• **Recorded information**
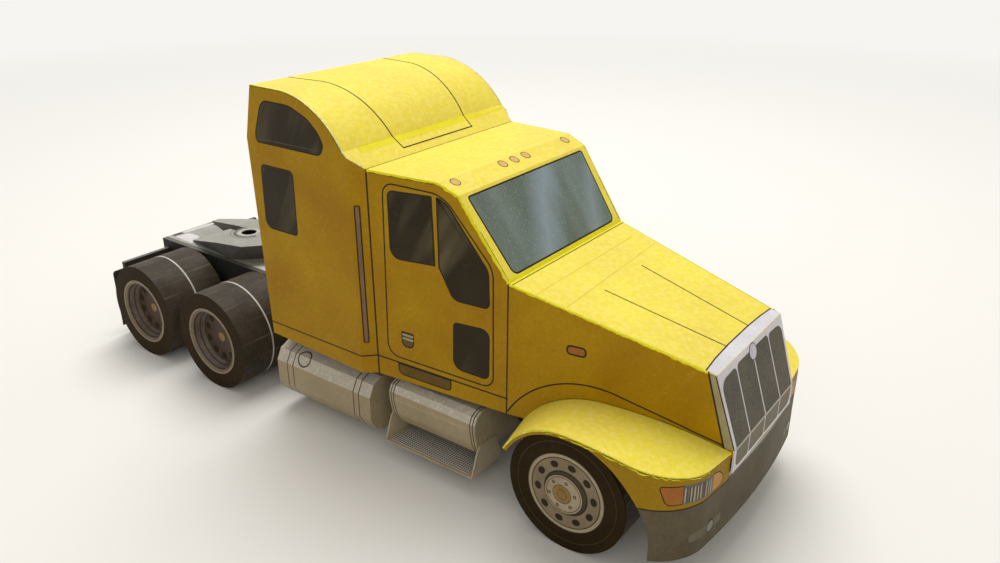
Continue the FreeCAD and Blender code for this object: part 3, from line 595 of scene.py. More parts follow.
for side, word in sides:
    look = cabLook
    cab = CardPrint("cab_print_" + word, "truck", "dark_card")
    place = sidePlane(planes["cab"], side)
    cab.area(look["door"], place, None, look["doorRounding"], lineWidth)
    for corners, rounding in look["panes"]:
        cab.area(corners, place, "paneDark", rounding, look["paneRim"])
    cab.area(look["handle"], place, "stepRecess", look["handleRounding"], lineWidth)
    for bar in look["handleBars"]:
        cab.stroke(bar, look["handleBarWidth"], place, "rimBright", 2)
    cab.area(look["recess"], place, "stepRecess", look["recessRounding"], look["recessRim"])
    cab.stroke(look["sill"], lineWidth, place, level=2)
    cab.stroke(look["cowlLine"], lineWidth, place)
    cab.stroke(look["rearEdge"], look["rearEdgeWidth"], place)
    cab.penLine(pointsAlong(look["feltRun"]), look["feltWidth"], place)
    cab.penLine(pointsAlong(look["roofDark"]), look["roofDarkWidth"], place, "oliveLine", 2, look["wander"])
    cab.finish()

    look = hoodLook
    hood = CardPrint("hood_print_" + word, "truck", "dark_card")
    place = sidePlane(planes["hood"], side)
    radius = look["archRadius"]
    hood.ring(look["archCentre"], radius - lineWidth / 2, radius + lineWidth / 2, place, "blackLine",
              steps=look["archSteps"], start=math.radians(look["archFrom"]),
              sweep=math.radians(look["archTo"] - look["archFrom"]))
    hood.stroke(look["archRun"], lineWidth, place)
    (mx, mz), (hx, hz) = look["marker"], look["markerHalf"]
    hood.area([(mx - hx, mz - hz), (mx + hx, mz - hz), (mx + hx, mz + hz), (mx - hx, mz + hz)], place,
              "amberLamp", look["markerRounding"], look["markerRim"])
    # the grille card's silver flap, painted in shade
    hood.area(look["flange"], place, "silverFlangeShaded")
    hood.stroke([look["flange"][0], look["flange"][3]], lineWidth, place, level=2)
    hood.stroke(look["seam"], look["seamWidth"], place, level=2)
    hood.penLine(pointsAlong(look["feltRun"]), look["feltWidth"], place)
    joint = [look["jointFrom"] + look["jointStep"] * part for part in range(look["jointCount"])]
    hood.penLine([(x, fenderTop(x, fenderLook["hoodRadius"])) for x in joint], look["jointWidth"], place,
                 "oliveLine", 2, look["wander"])
    hood.finish()
print("cab and hood prints laid")

# curve of the sleeper roof: level, an arc, and a straight flap down to the cab
roofCurve = {"levelRun": 10.2, "radius": 25.54, "sweep": 0.9812, "centre": (-11.425, 64.96),
             "flapTop": (9.775, 79.2), "flapRun": 4.8, "flapFall": 3.6}

# sleeper sides with the slanted strip
sleeperLook = {
    "panes": (([(-18.0, 87.45), (-7.4, 87.5), (-1.0, 85.2), (2.4, 82.3), (3.9, 79.6), (2.3, 76.9),
                (-21.2, 76.5), (-21.8, 78.4)], [2.2, 1.8, 1.2, 1.0, 1.0, 1.2, 0.9, 1.6]),
              ([(-20.9, 71.2), (-8.35, 71.45), (-8.85, 54.55), (-21.5, 54.2)], [1.6, 1.6, 1.2, 2.6])),
    "paneRim": 0.42, "paneGlint": [(-20.6, 77.6), (1.4, 78.1)], "glintWidth": 0.22,
    "skirt": [(-24.0, 26.65), (11.1, 27.8)], "stripSkirt": [(11.4, 27.8), (14.4, 28.15)],
    "bar": [(11.95, 67.0), (13.2, 67.0), (13.2, 31.5), (11.95, 31.5)], "barRounding": 0.45, "barRim": 0.26,
    "edgeFrom": 33.9, "edgeTo": 90.0, "edgeSteps": 48, "edgeEnd": -21.4, "edgeWidth": 0.26, "wander": 0.7}
for side, word in sides:
    look = sleeperLook
    sleeper = CardPrint("sleeper_print_" + word, "truck", "dark_card")
    place = sidePlane(planes["sleeper"], side)
    for corners, rounding in look["panes"]:
        sleeper.area(corners, place, "paneDark", rounding, look["paneRim"])
    sleeper.stroke(look["paneGlint"], look["glintWidth"], place, "greyLine", 2)
    sleeper.stroke(look["skirt"], lineWidth, place)
    arc = pointsRound(roofCurve["centre"], roofCurve["radius"], look["edgeFrom"], look["edgeTo"],
                      look["edgeSteps"])
    straight = pointsAlong([arc[-1], (look["edgeEnd"], arc[-1][1])])
    sleeper.penLine(arc + straight[1:], look["edgeWidth"], place, "oliveLine", 1, look["wander"])
    place = sidePlane(planes["strip"], side)
    sleeper.stroke(look["stripSkirt"], lineWidth, place)
    sleeper.area(look["bar"], place, "handleBar", look["barRounding"], look["barRim"])
    sleeper.finish()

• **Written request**
Please print exactly what appears from the first line of the data through the line with "cab.finish()", including both of those lines and nothing past them.

• **Problem solution**
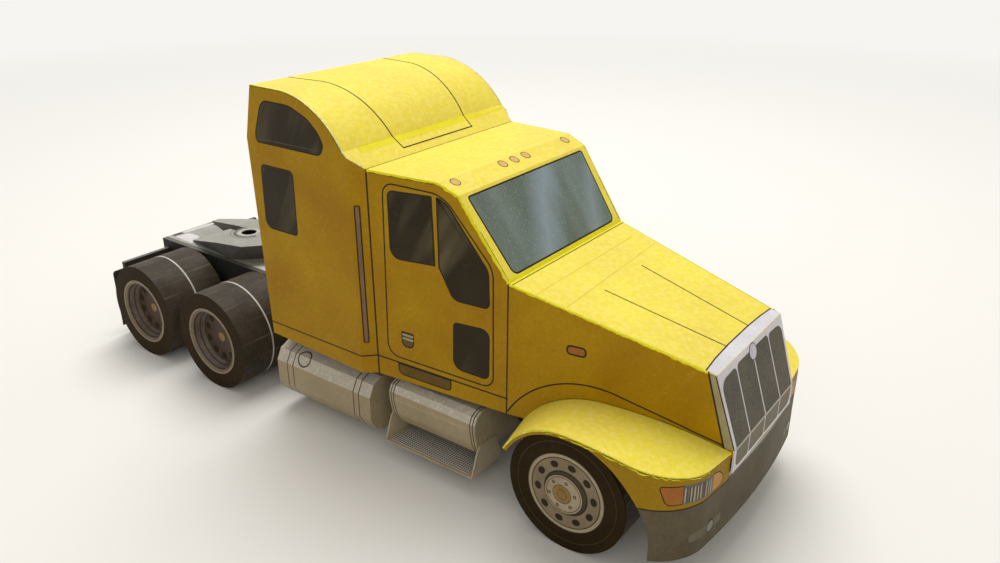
Continue the FreeCAD and Blender code for this object: part 3, from line 595 of scene.py. More parts follow.
for side, word in sides:
    look = cabLook
    cab = CardPrint("cab_print_" + word, "truck", "dark_card")
    place = sidePlane(planes["cab"], side)
    cab.area(look["door"], place, None, look["doorRounding"], lineWidth)
    for corners, rounding in look["panes"]:
        cab.area(corners, place, "paneDark", rounding, look["paneRim"])
    cab.area(look["handle"], place, "stepRecess", look["handleRounding"], lineWidth)
    for bar in look["handleBars"]:
        cab.stroke(bar, look["handleBarWidth"], place, "rimBright", 2)
    cab.area(look["recess"], place, "stepRecess", look["recessRounding"], look["recessRim"])
    cab.stroke(look["sill"], lineWidth, place, level=2)
    cab.stroke(look["cowlLine"], lineWidth, place)
    cab.stroke(look["rearEdge"], look["rearEdgeWidth"], place)
    cab.penLine(pointsAlong(look["feltRun"]), look["feltWidth"], place)
    cab.penLine(pointsAlong(look["roofDark"]), look["roofDarkWidth"], place, "oliveLine", 2, look["wander"])
    cab.finish()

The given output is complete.